# More than one year



## Tisia

Thanks for reply. I have another question:
More than  one year in Finnish, would it be Yli yksi vuosi or Yli vuoden?


----------



## allwords

Tizha said:
			
		

> Thanks for reply. I have another question:
> More than one year in Finnish, would it be Yli yksi vuosi or Yli vuoden?

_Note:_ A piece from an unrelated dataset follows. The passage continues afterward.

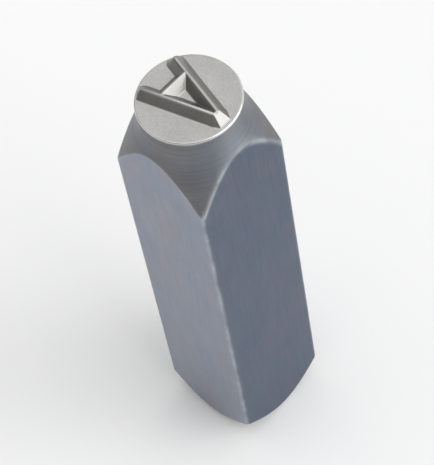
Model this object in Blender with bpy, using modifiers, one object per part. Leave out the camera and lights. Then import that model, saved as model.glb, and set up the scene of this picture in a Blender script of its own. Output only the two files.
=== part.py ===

 Both are correct, and there are many more that are! Depends entirely on the context. If you give me complete sentences I can translate them for you.


----------



## Tisia

Kiitos vastauksesta
Let's say 
I have been studying Finnish for more than one year.
or
I saw this movie more than one year ago.

Kiitoksia
Tizha


----------



## allwords

Tizha said:
			
		

> Kiitos vastauksesta
> Let's say
> I have been studying Finnish for more than one year.
> or
> I saw this movie more than one year ago.
> 
> Kiitoksia
> Tizha


 Olen opiskellut suomea (suomen kieltä) yli vuoden. Näin tämän elokuvan yli vuosi sitten. It has been more than a year : "Siitä on yli yksi vuosi."


----------



## Tisia

kiitos teille paljon, allwords.


----------



## Jana337

Tizha, please open new threads for new questions

Jana


----------



## Tisia

Jana337 said:
			
		

> Tizha, please open new threads for new questions
> 
> Jana





sure Jana


----------